At sunset a south wind allowed some west movement. We hoisted, broke our halyard winch steel cable, replaced it, hoisted again and a wind turning to West took us to 7[open map in separate window] the climax of our trip, where we had to anchor for what seemed just another rainstorm. But it was not. This was a rare super-regional pressure difference system giving South Beaufort 6, close to storm, straight from the deep big big lake. Waves grew to a meter. One meter may seem little. Until you get tossed one meter up and down ever 2 seconds and every time with a different lateral movement. Until it lasts a full night, while your mess gear flies though the cabin, and you wake up, on day 8, in the same wind and waves with no perspective of change whatsoever. How long will this last? Milk: finished. Bread: finished. Finally our last fish and maize flower on day 7 (Mashabala did not hold it and fed it to the few fish still managing to stay alive swimming in the Lake Victoria fish net labyrinth). Our electric pumps ceased functioning because the leak water under the floor had washed too much dirt clogging their filters two seconds after cleaning them. So we just let the leak water wash on the waves from one side to the other in the boat, which sounds like you are living next to a serious water fall. Day 8. We wake up anchored on waves half the size of our dhow. In the night, storm had dragged us down 600 m. No clouds! But wind, wind, wind. Philemon and I make a chapatti breakfast with our wheat flower (2 kg left). Before the last chapatti is in the pan, sea sickness drives me out. Philemon finishes the cooking, he even eats, but that was the last we saw of him for the next few hours. Wind goes down a bit, our course might be just sailable. No Philemon. This man really wants to arrive and go back to his captain's course in Dar es Salaam, so there is no need to tell him we'd better go. Finally, when Philemon came up, wind had turned head. Storm, no birds around, be it for wind, the falling dark, or the smell of dead horse spread by our bodies, clothes and bedding. I removed the battery from my camera. On a particularly big wave it had fallen from a table in a bucket where it sunk in the water that had leaked in there.
At 02:00 night I decide that if at sunrise we still have this storm we go downwind back to Jinja. Under these conditions we could be back there in five or six hours.

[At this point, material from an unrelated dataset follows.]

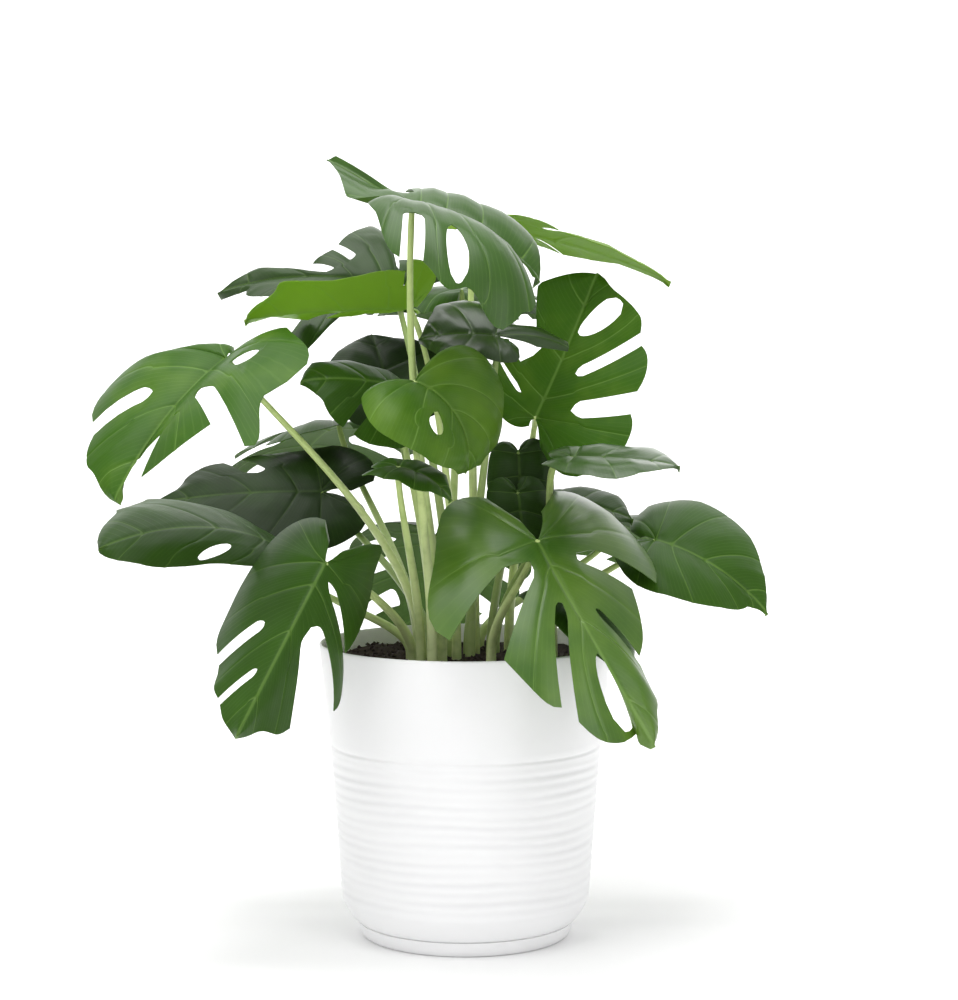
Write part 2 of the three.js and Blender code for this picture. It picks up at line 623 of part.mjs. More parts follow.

At 04:00 in pitch dark we see the flashes of a rain storm Eastish. Our desperate dream comes true: South east wind, not even too hard! We heave, hoist, gybe in pitch dark and head West. Day 9, Friday 13! North of Dwaji Island [open map in separate window] we get coverage for the big waves still moving with the previous wind which went Northward. Then a rainstorm comes from South. Philemon, normally slightly more careful than me, claims the biggest of the shit will pass in front of us. We ease our sheet and with our 142 m2 sail flying slightly free we continue our course with big speed. Philemon leads the sail management, ordering Mashabala who is bow at the josi, himself next to me at the main sheet. I do not even check what they are doing, as I steer in the pitch dark, while the dhow, reacting on heavy wind gusts, wants to turn starboard and port from moment to moment. The GPS arrow is to slow to follow the movements, I have to check lights around, but they come and go. Suddenly, under the black clouds of the rain storm I see, through my wet spectacles a thick turbulent white fog approaching behind us with great speed. "Philemon! Look! What is this?".

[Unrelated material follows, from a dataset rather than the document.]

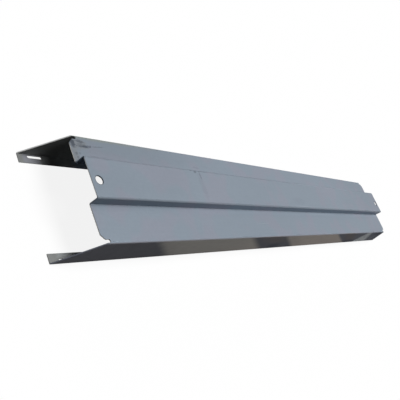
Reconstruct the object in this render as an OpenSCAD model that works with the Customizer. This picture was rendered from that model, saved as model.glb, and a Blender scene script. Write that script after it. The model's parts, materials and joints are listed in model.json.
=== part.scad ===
// Pressed steel lintel: one galvanised sheet folded into a lipped channel, with an offset stiffening
// rib along its web. It lies on its two lips with the web up and its length along X. The origin is on
// the floor, under the middle of the length and of the width. Both ends are alike.

/* [Channel] */
// Length from lip tip to lip tip
overall_l = 1100; // [600:10:2400]
// Width over the outer faces of the two flanges
overall_w = 150; // [140:1:200]
// Height from the underside of the lips to the top of the web's low bands
flange_h = 54; // [44:1:90]
// Width of each lip, from the outer face of its flange
lip_w = 13.5; // [12:0.5:24]

/* [Sheet] */
// Thickness of the sheet
sheet_t = 1.5; // [1:0.1:2]
// Inside radius of every bend
bend_r = 0.8; // [0.6:0.1:2]

/* [Rib] */
// Width over the outer faces of the rib's two sides
rib_w = 58; // [44:1:64]
// Height of the rib's top above the low bands
rib_h = 15.5; // [8:0.5:24]
// Width of the low band on the -Y side, from the flange's outer face to the rib's side
front_band_w = 52; // [44:1:58]

/* [End cuts] */
// How far each lip reaches past the end of the web
lip_overhang = 38; // [32:1:60]
// How far in from the web's end the flange's slanted cut meets the fold
cut_back = 8.5; // [4:0.5:10]
// Leg of the bevel on each corner of the web
corner_bevel = 6; // [2:0.5:8]
// Width of the relief notch that frees each web corner from its flange
relief_w = 4.5; // [3:0.5:8]
// Depth of the relief notch, from the web's end to its round tip
relief_l = 13; // [12:0.5:24]

/* [Bolt holes] */
// Diameter of the hole at each end of the rib
bolt_d = 12; // [8:0.5:14]
// Distance from the web's end to the centre of the hole
bolt_inset = 12; // [10:0.5:40]
// Distance from the rib's -Y side to the centre of the hole
bolt_offset = 25; // [16:0.5:28]

/* [Lip slots] */
// Length of each slot from end to end
slot_l = 22; // [12:0.5:26]
// Width of each slot
slot_w = 4; // [3:0.1:6]
// Distance from the web's end out to the slot's centre
slot_out = 13; // [12:0.5:18]
// Flat metal left between the slot and the bend beside it
slot_margin = 0.1; // [0.1:0.1:2]

/* [Hidden] */
// Number of sides drawn on a full circle
$fn = 64;
// How far a cut runs past the metal that it opens
past = 1;
// Outside radius of a bend, which is also how far it takes up each flat beside it
bend_out = bend_r + sheet_t;
// Outer face of the +Y flange, and the inner face of the same sheet
flange_y = overall_w / 2;
inner_y = flange_y - sheet_t;
// Outer faces of the rib's two sides
rib_y0 = front_band_w - flange_y;
rib_y1 = rib_y0 + rib_w;
// Highest face of the part
top_z = flange_h + rib_h;
// Tip of the lips, end of the web, and the point where the slanted cut meets the fold, at the +X end
tip_x = overall_l / 2;
web_x = tip_x - lip_overhang;
fold_x = web_x - cut_back;
// Inner side of the relief notch, where the bevel starts
relief_y = inner_y - relief_w;
// Centre line of the lip slots
slot_y = flange_y - bend_out - slot_margin - slot_w / 2;

// Corners of the section's outer face, as [y, z], from one lip's edge round to the other's
SECTION = [
    [lip_w - flange_y, 0],
    [-flange_y, 0],
    [-flange_y, flange_h],
    [rib_y0, flange_h],
    [rib_y0, top_z],
    [rib_y1, top_z],
    [rib_y1, flange_h],
    [flange_y, flange_h],
    [flange_y, 0],
    [flange_y - lip_w, 0]
];
LAST = len(SECTION) - 1;

// Direction of the flat that starts at corner i
function run(i) = (SECTION[i + 1] - SECTION[i]) / norm(SECTION[i + 1] - SECTION[i]);

// A bend turns the section towards its inner side, except at the rib's two feet, which turn outwards
function turns_in(i) = cross(run(i - 1), run(i)) < 0;

// How much of each neighbouring flat the bend at corner i takes, measured on the outer face
function setback(i) = i == 0 || i == LAST ? 0 : turns_in(i) ? bend_out : bend_r;

// The lowest y and z of a square that grows from the origin along v
function low(v, size) = [min(v.x, 0), min(v.y, 0)] * size;

// The straight stretch of sheet between corner i and the next, inside the outer face
module flat(i) {
    start = SECTION[i] + run(i) * setback(i);
    end = SECTION[i + 1] - run(i) * setback(i + 1);
    inner = [run(i).y, -run(i).x] * sheet_t;
    polygon([start, start + inner, end + inner, end]);
}

// The quarter ring of sheet at corner i
module bend(i) {
    away = run(i) - run(i - 1);
    translate(SECTION[i] + away * setback(i))
        intersection() {
            difference() {
                circle(r = bend_out);
                circle(r = bend_r);
            }
            translate(low(-away, bend_out)) square(bend_out);
        }
}

// The folded sheet at its full length, before its ends are cut
module folded_sheet() {
    rotate([90, 0, 90])
        linear_extrude(overall_l, center = true) {
            for (i = [0 : LAST - 1]) flat(i);
            for (i = [1 : LAST - 1]) bend(i);
        }
}

// What is cut from above at the +X end: the web back to its end, its bevelled corners and the two
// round-ended relief notches, each of which runs along the inner face of its flange
module web_end_cut() {
    out_x = tip_x + past;
    notch_r = relief_w / 2;
    translate([0, 0, flange_h - bend_out - past])
        linear_extrude(rib_h + bend_out + 2 * past) {
            polygon([
                [web_x - corner_bevel, -relief_y],
                [web_x, corner_bevel - relief_y],
                [web_x, relief_y - corner_bevel],
                [web_x - corner_bevel, relief_y],
                [web_x - corner_bevel, inner_y],
                [out_x, inner_y],
                [out_x, -inner_y],
                [web_x - corner_bevel, -inner_y]
            ]);
            for (side = [-1, 1])
                translate([web_x - relief_l + notch_r, side * (inner_y - notch_r)]) {
                    circle(r = notch_r);
                    translate([0, -notch_r]) square([relief_l, relief_w]);
                }
        }
}

// The slanted cut of both flanges at the +X end, from the tip of the lips up to the fold
module flange_end_cut() {
    for (side = [-1, 1])
        translate([0, side * flange_y, 0])
            rotate([90, 0, 0])
                linear_extrude(2 * sheet_t, center = true)
                    polygon([
                        [tip_x + past, bend_out],
                        [tip_x, bend_out],
                        [fold_x, flange_h],
                        [fold_x, flange_h + past],
                        [tip_x + past, flange_h + past]
                    ]);
}

// The bolt hole through the rib's top at the +X end
module bolt_hole() {
    translate([web_x - bolt_inset, rib_y0 + bolt_offset, top_z - sheet_t - past])
        cylinder(h = sheet_t + 2 * past, d = bolt_d);
}

// The slot through each lip at the +X end
module lip_slots() {
    reach = (slot_l - slot_w) / 2;
    for (side = [-1, 1])
        translate([web_x + slot_out, side * slot_y, -past]) {
            for (end = [-1, 1])
                translate([end * reach, 0, 0]) cylinder(h = sheet_t + 2 * past, d = slot_w);
            translate([-reach, -slot_w / 2, 0]) cube([2 * reach, slot_w, sheet_t + 2 * past]);
        }
}

// The whole lintel, which is one piece of sheet
module lintel() {
    color("lightslategray")
        difference() {
            folded_sheet();
            for (end = [0, 1])
                mirror([end, 0, 0]) {
                    web_end_cut();
                    flange_end_cut();
                    bolt_hole();
                    lip_slots();
                }
        }
}

lintel();
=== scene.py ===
import json
from math import pi, radians

import bmesh
import bpy
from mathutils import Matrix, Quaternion, Vector


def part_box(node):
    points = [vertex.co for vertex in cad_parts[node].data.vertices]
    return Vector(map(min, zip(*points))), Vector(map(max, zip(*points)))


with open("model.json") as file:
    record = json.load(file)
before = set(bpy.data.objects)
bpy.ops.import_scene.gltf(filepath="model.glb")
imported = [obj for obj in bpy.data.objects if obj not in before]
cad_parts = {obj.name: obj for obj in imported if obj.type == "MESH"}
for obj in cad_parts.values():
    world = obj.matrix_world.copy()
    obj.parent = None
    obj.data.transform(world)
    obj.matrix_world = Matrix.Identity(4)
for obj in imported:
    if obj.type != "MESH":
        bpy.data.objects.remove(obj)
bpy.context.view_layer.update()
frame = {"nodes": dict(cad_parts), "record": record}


# The lintel: one sheet of hot-dip galvanised steel, 1.5 mm thick, roll-formed into a lipped channel with
# a stiffening rib along its web, then sheared at its ends. The zinc has dulled to an even blue-grey. It
# carries scuffs and smears at its -X end, a brown film on its -Y flange, and bare steel on its cut edges.
class Shade:
    """One value of a finish. Python's own signs on it add the maths nodes."""

    def __init__(self, tree, socket=None):
        self.tree = tree
        self.socket = socket

    def node(self, kind, settings=None, values=None, output=0):
        """Adds a node of this kind, gives its inputs these values or links, and returns one output."""
        made = self.tree.nodes.new(kind)
        for name, setting in (settings or {}).items():
            setattr(made, name, setting)
        for name, value in (values or {}).items():
            if isinstance(value, Shade):
                self.tree.links.new(value.socket, made.inputs[name])
            else:
                made.inputs[name].default_value = value
        return None if output is None else Shade(self.tree, made.outputs[output])

    def maths(self, operation, *values):
        return self.node("ShaderNodeMath", {"operation": operation}, dict(enumerate(values)))

    def __add__(self, other):
        return self.maths("ADD", self, other)

    def __sub__(self, other):
        return self.maths("SUBTRACT", self, other)

    def __rsub__(self, other):
        return self.maths("SUBTRACT", other, self)

    def __mul__(self, other):
        return self.maths("MULTIPLY", self, other)

    __radd__ = __add__
    __rmul__ = __mul__

    def ramp(self, start, end):
        """0 up to start and 1 from end, with a soft change between. It falls where end is below start."""
        return self.node(
            "ShaderNodeMapRange",
            {"interpolation_type": "SMOOTHSTEP"},
            {"Value": self, "From Min": start, "From Max": end},
        )

    def between(self, low, high, soft):
        """1 between these two values and 0 outside them, with soft borders."""
        return self.ramp(low - soft, low + soft) * self.ramp(high + soft, high - soft)

    def mix(self, first, second):
        """A colour: first where this value is 0, second where it is 1."""
        return self.node(
            "ShaderNodeMix",
            {"data_type": "RGBA"},
            {0: self, 6: first, 7: second},
            output=2,
        )


lintel = frame["nodes"]["lintel"]
zinc = bpy.data.materials.new("galvanised_steel")
zinc.use_nodes = True
zinc.node_tree.nodes.clear()
steel = Shade(zinc.node_tree)
place = steel.node("ShaderNodeTexCoord", output="Object")
along, across, height = (
    steel.node("ShaderNodeSeparateXYZ", {}, {"Vector": place}, axis) for axis in ("X", "Y", "Z")
)
from_middle = steel.maths("ABSOLUTE", along)
from_axis = steel.maths("ABSOLUTE", across)

# Where the sheet's faces lie, in metres, taken from the solid's own corners. BEND is the outer radius of
# its bends. A point within SKIN of a face counts as on it, and HAIR softens the border of a cut edge.
SHEET = 0.0015
BEND = 0.0023
SKIN = 0.0004
HAIR = 0.00005
LIP_TIP, FLANGE_FACE, RIB_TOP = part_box("lintel")[1]
corners = [vertex.co for vertex in lintel.data.vertices]
WEB_TOP = max(corner.z for corner in corners if corner.y < -FLANGE_FACE / 2)
rib_corners = [corner for corner in corners if corner.z > WEB_TOP + BEND]
RIB_FRONT = min(corner.y for corner in rib_corners)
RIB_BACK = max(corner.y for corner in rib_corners)
WEB_END = max(corner.x for corner in rib_corners)


def noise(vector, scale, detail=2.0, roughness=0.5):
    """Noise from -0.5 to 0.5."""
    cloud = steel.node(
        "ShaderNodeTexNoise",
        {},
        {"Vector": vector, "Scale": scale, "Detail": detail, "Roughness": roughness},
    )
    return cloud - 0.5


def stretched(scale):
    """The place on the lintel, scaled apart along its axes."""
    return steel.node("ShaderNodeMapping", {}, {"Vector": place, "Scale": scale})


def shaded(colour, amount):
    """The colour made lighter or darker by this factor."""
    return steel.node("ShaderNodeVectorMath", {"operation": "SCALE"}, {0: colour, "Scale": amount})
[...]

"Day is coming" Philemon says calmly. A few seconds later I find that clouds below and hills beneath gave mere grey morning light a cloud-like appearance.
In no time day conquers dark, the rain storm follows Philemon's prediction and moves away in front of us. We reach Damba, the next island, covering us totally for waves. I make chapattis.
We passed the Damba beacon. The English left 40-odd good concrete beacons on Lake Victoria before returning the lake to its rightful dwellers. Of course nowadays nobody cares to maintain their lights and they surely would have been taken were they of any useful material. Yet, independence is celebrated every year! Nothing could cool our  hearts anymore, not even the very rare continuous rain with Southwest wind that forced us to anchor for almost the entire afternoon. Then we went on, crossed Murchison Bay, leading to Port Bell, Kampala, and reached the peninsula supporting the impressive house of my sister and husband. Night fell, wind and waves went down, and on the mirror-flat pitch black lake surface we were back the dense Christmas illumination of floating dagaa fishing lights. Gliding calmly I had to put down my cigar and whiskey three times to jump in the lake to free us from fishnets we caught ending at 9 [open map in separate window] . Day 9, that memorable Friday the 13th we did almost the same distance as all 8 days before together. The next morning, after our last chapatti breakfast, we arrived at 08:30 hrs.

Arrival, day 10

My family still was out, but we were welcomed by Piet de Jong, the JP Cuttings farm manager, and house staff, supplying us with MILK!!! for my coffee. With my sister's car - she left the key -  I did our shopping and had my first stand-off with police about something they hoped might be a traffic offence of mine but was not, aaaaah!, what a joy to be back on land! Meanwhile Philemon and Mashabala washed and dried our clothes, cleaned the cabin and cleared the muddy water from under our foot waling, thus putting our electric pumps back into action. Curiously enough, when finally we sat, clean, dry and well fed, we first started to feel tired.

The contrast between sailing and arriving was marked. From left to right Mashabala, my father, Philemon, my mother, myself and the dhow.